Несколько недель он был занят своей книгой, – согласно своему твёрдому плану избегать какого-либо контакта с кем-либо из своих городских знакомых или друзей, точно также, когда при разрыве Пьера с обществом они усердно старались не искать его – совсем не пытаясь двигаться в сторону почтовой конторы и не отправляя оттуда почту, хотя та находилась неподалеку, за углом от того дома, где он жил; и с тех пор, самостоятельно ничего не посылая, он тоже не ждал ничего; и вот так, отделившись от мира и намереваясь довести до конца своё литературное предприятие, Пьер провёл несколько недель, пока до него не дошли устные новости о трёх весьма знаменательных событиях.
Во-первых: его мать была мертва.
Во-вторых: все Оседланные Луга стали собственностью Глена Стэнли.
В-третьих: Глен Стэнли, как полагали, добивался руки Люси, которая, перенеся почти смертельную болезнь, жила теперь в городском доме своей матери.
Это, в основном, были первые из упомянутых событий, которые ввергли Пьера в острые естественные муки. Никакого письма не приходило к нему, ни единого самого маленького кольца или записки не было ему послано, ни единого малейшего упоминания о нём не оказалось в завещании, и всё же сообщалось, что безутешное горе вызвало смертельную болезнь у его матери и постепенно ввергло её в безумие, которое внезапно закончилось смертью; и когда он впервые услышал об этом событии, она уже мёрзла в земле двадцать пять дней.
Как же отчётливо говорило всё это об одинаково огромных гордости и горе его когда-то величественной матери, и о том, с каким отчаянием всё это теперь намекало на смертельную рану, нанесённую любви к её единственному и обожаемому Пьеру! Напрасно он убеждал самого себя, напрасно увещевал самого себя, напрасно искал возможность выставить напоказ все свои стоические аргументы, чтобы прогнать натиск естественных страстей. Природа возобладала; и со слезами, которые горели как кислота и опаляли сразу же, как только вытекали, он рыдал, он бредил от горькой потери своего родителя, чьи глаза были закрыты чужими наемными руками, но чьё сердце было разбито и, что очень важно, разбито родными руками её же сына.
Какое-то время почти казалось, что его собственное сердце как будто огрызается, принижая его собственную вину. Невыносимо горе человека, когда его ударяет сама Смерть, а затем забирает всю ценность дальнейшего утешения. Поскольку ни помощь, ни молитва в могилу не проникают, и оттуда не исходит прощения, то каяться из-за этой печальной жертвы, лежащей в земле, так же бесполезно, как и вечно каяться из-за её гибели, и, наступи даже день Рождества во всём христианском мире, то для неё это будет день Ада и навечно съеденная печень.
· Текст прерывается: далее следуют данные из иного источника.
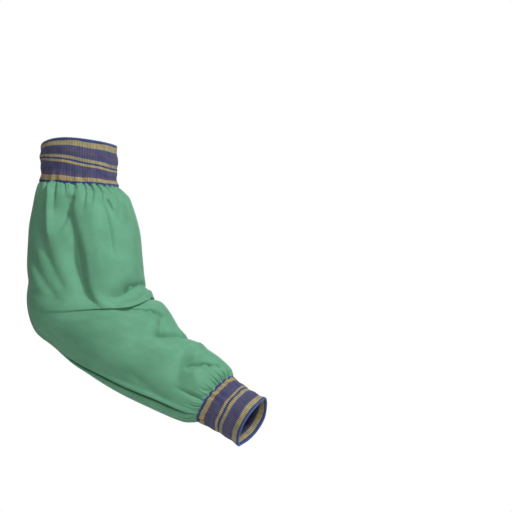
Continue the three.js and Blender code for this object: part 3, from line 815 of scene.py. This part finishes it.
def band_swell(at, around, phase):
    """The slow uneven swelling of an elastic band that gathered cloth pulls at."""
    angle = np.radians(around)
    first, second = RIPPLE_WAVES
    wander = RIPPLE_WANDER * np.sin(RIPPLE_WANDERS * angle + phase)
    ripples = 0.5 * np.sin(first * angle + wander) + 0.5 * np.sin(second * angle + phase)
    near_seam = np.exp(-((at / RIPPLE_REACH) ** 2))
    (slow, slow_waves), (quick, quick_waves) = ROLL_DRIFTS
    drift = slow * np.sin(slow_waves * angle + phase) + quick * np.sin(quick_waves * angle)
    roll = ROLL_HEIGHT * np.sin(2 * math.pi * at * ROLLS + drift)
    return RIPPLE_HEIGHT * ripples * (near_seam + RIPPLE_REST * (1 - at)) + roll


def stripe_shift(at, around, lean):
    """How far the stripes lie from their even places, as a share of the band's width."""
    angle = np.radians(around)
    slant = lean * np.sin(math.pi * at) ** 2 * (STRIPE_RISE - STRIPE_TILT * np.cos(angle))
    return slant + STRIPE_WAVER * np.sin(STRIPE_WAVERS * angle + STRIPE_TWIST * at)


def band_middle(band):
    """The closed line around a band, halfway between its seam and its rim."""
    return band_points(band, np.array([0.5]), np.arange(360.0))


def make_band(name, band):
    """An elastic band, ribbed outside and inside, in one closed surface, and the lines of its two ends."""
    ribs = 2 * round(perimeter(band_middle(band)) / RIB_PITCH / 2)
    columns = ribs * RIB_COLUMNS
    around = np.arange(columns) * 360 / columns
    at = np.linspace(0, 1, BAND_ROWS)
    if band["along_sleeve"] < 0:
        at = at[::-1]
    face = band_points(band, at[:, None], around[None, :])
    normals = grid_normals(face)
    swell = band_swell(at[:, None], around[None, :], band["phase"])
    whole = smoothstep(np.minimum(at, 1 - at), 0.0, RIB_END)
    relief = RIB_HEIGHT * rib_relief(around, ribs)[None, :] * whole[:, None]
    outer = face + normals * (swell + relief - RIB_HEIGHT)[..., None]
    inner = face + normals * (swell - relief - BAND_WALL + RIB_HEIGHT)[..., None]
    rows = [*outer, *inner[::-1]]
    shares = 1 - at[:, None] + stripe_shift(at[:, None], around[None, :], band["stripe_lean"])
    made = tube_object(name, rows, np.concatenate([shares, shares[::-1]]), band_material(ribs))
    ends = [outer[0] / 2 + inner[0] / 2, outer[-1] / 2 + inner[-1] / 2]
    return made, ends


def ring_cord(name, line, material):
    """A corded edge: a tube around a closed line, with the small scallops of its overlock stitches."""
    scallops = round(perimeter(line) / STITCH_PITCH)
    along = unit(np.roll(line, -1, axis=0) - np.roll(line, 1, axis=0))
    outward = unit(line - line.mean(axis=0))
    outward = unit(outward - (outward * along).sum(axis=1, keepdims=True) * along)
    across = np.cross(along, outward)
    turn = np.arange(len(line)) / len(line) * 2 * math.pi * scallops
    swell = CORD_RADIUS * (1 - SCALLOP + SCALLOP * np.abs(np.cos(turn / 2)))
    angles = np.linspace(0, 2 * math.pi, CORD_SIDES, endpoint=False)
    rings = [line + (outward * math.cos(a) + across * math.sin(a)) * swell[:, None] for a in angles]
    return tube_object(name, rings, np.linspace(0, 1, CORD_SIDES), material)


edge_thread = thread_material()
cloth, cloth_flat = make_cloth()
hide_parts("cloth_tube")
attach(cloth, "root")

for name, band, cad_node in (
    ("upper_band", UPPER_BAND, "upper_arm_band"),
    ("wrist_cuff", WRIST_BAND, "wrist_band"),
):
    elastic, ends = make_band(name, band)
    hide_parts(cad_node)
    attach(elastic, "root")
    for place, line in zip(("first", "second"), ends):
        cord = ring_cord(f"{name}_{place}_edge", line, edge_thread)
        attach(cord, "root")
    around_band = perimeter(band_middle(band))


# The stage: a pale floor well below the held-up sleeve, pale surroundings and soft lights, in metres.
MIDDLE = (0.09, -0.05, -0.18)
FLOOR_HEIGHT = -0.62
FLOOR_RADIUS = 0.55
FLOOR_SIDES = 96
SURROUNDINGS = 0.13
# Each light's name, place, size, power in watts and colour.
LIGHTS = [
    ("key", (1.2, -1.0, 1.2), 0.3, 35, (0.97, 1.0, 1.0)),
    ("fill", (0.3, -1.9, 0.5), 0.6, 22, (1.0, 0.98, 0.9)),
    ("top", (0.1, 0.5, 1.6), 1.2, 4, (1.0, 1.0, 0.95)),
    ("back", (0.1, 2.0, 0.2), 1.0, 26, (1.0, 1.0, 1.0)),
]


def make_floor():
    """A round pale floor, as part of the stage."""
    turns = [2 * math.pi * k / FLOOR_SIDES for k in range(FLOOR_SIDES)]
    rim = [
        (MIDDLE[0] + FLOOR_RADIUS * math.cos(a), MIDDLE[1] + FLOOR_RADIUS * math.sin(a), FLOOR_HEIGHT)
        for a in turns
    ]
    mesh = bpy.data.meshes.new("floor")
    mesh.from_pydata(rim, [], [tuple(range(FLOOR_SIDES))])
    made = bpy.data.objects.new("floor", mesh)
    bpy.context.collection.objects.link(made)
    material, _, shader = new_material("pale_floor", 0.9, 0.0, (1, 1, 1))
    shader.inputs["Base Color"].default_value = (0.9, 0.9, 0.9, 1)
    mesh.materials.append(material)


def make_light(name, place, size, power, colour):
    """A square soft light that faces the sleeve's middle."""
    lamp = bpy.data.lights.new(name, "AREA")
    lamp.shape = "SQUARE"
    lamp.size = size
    lamp.energy = power
    lamp.color = colour
    made = bpy.data.objects.new(name, lamp)
    made.location = place
    made.rotation_euler = (Vector(MIDDLE) - Vector(place)).to_track_quat("-Z", "Y").to_euler()
    bpy.context.collection.objects.link(made)


def make_surroundings():
    """A world that the camera sees as white and that lights the sleeve only a little."""
    world = bpy.data.worlds.new("surroundings")
    world.use_nodes = True
    tree = world.node_tree
    background = tree.nodes["Background"]
    background.inputs["Color"].default_value = (1, 1, 1, 1)
    seen = node(tree, "ShaderNodeLightPath")
    strength = node(tree, "ShaderNodeMapRange", {"To Min": SURROUNDINGS, "To Max": 1.0})
    tree.links.new(seen.outputs["Is Camera Ray"], strength.inputs["Value"])
    tree.links.new(strength.outputs["Result"], background.inputs["Strength"])
    bpy.context.scene.world = world


def make_camera():
    """The photograph's camera: level, and square on to the sleeve's front."""
    data = bpy.data.cameras.new("camera")
    data.lens = LENS
    data.sensor_width = SENSOR
    camera = bpy.data.objects.new("camera", data)
    camera.location = (VIEW_X * MM, -VIEW_DISTANCE * MM, VIEW_Z * MM)
    camera.rotation_euler = (math.radians(90), 0, 0)
    bpy.context.collection.objects.link(camera)
    bpy.context.scene.camera = camera


make_floor()
for light in LIGHTS:
    make_light(*light)
make_surroundings()
bpy.context.scene.view_settings.view_transform = "Standard"
make_camera()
С той же чудесной точностью и аккуратностью он теперь пробежался в уме по всем мельчайшим деталям своей прежней радостной жизни со матерью в Оседланных Лугах. Он начинал день со своего утреннего туалета, затем следовала неторопливая прогулка по окрестностям, после – его радостное возвращение, чтобы поприветствовать свою маму в ее комнате; затем весёлый завтрак – и так далее, до конца сладостного дня, пока мать и сын не расцеловывались, и со светлыми, любящими сердцами не отдалялись к своим кроватям, чтобы подготовиться к приходу уже другого дня, ласкового и восхитительного. Это были воспоминания о невинности и радости в час, полный раскаяния и горя, это были раскалённые докрасна щипцы его слёз. Но в этом бреду своей души Пьер не мог определить, где пролегала та линия, которая отделяла естественное горе от потери родителя от того, другого горя, которое возникло от раскаяния. Он упорно старался найти её, но не смог. Он пытался обмануть свою веру в то, что всё его горе было слишком естественным, и – если в нём присутствовало что-либо иное, – в то, что оно должно было проистекать не от сознания того, что что-то, возможно, сделано неправильно, а из-за острой болезненной, страшной цены, заплаченной за высшее достоинство. И в этом старании он частично преуспел. Наконец, он упрятал память о своей матери в глубочайшее хранилище, где до настоящего времени лежало тело его упавшей в обморок Люси. Но как иногда людей, находящихся в трансе, можно уложить в гроб, ошибочно приняв за мёртвых, то так же, по ошибке, можно похоронить в душе спящее горе, если это страдание уже лишено живучести. Теперь бессмертие может быть порождено только бессмертным. Это выглядело одной из почти аргументированных первооснов в пользу бесконечности существования человеческой души, которую во времени и пространстве невозможно убить каким-либо раскаянием, ставшим следствием безжалостного ранения своего покойного ближнего.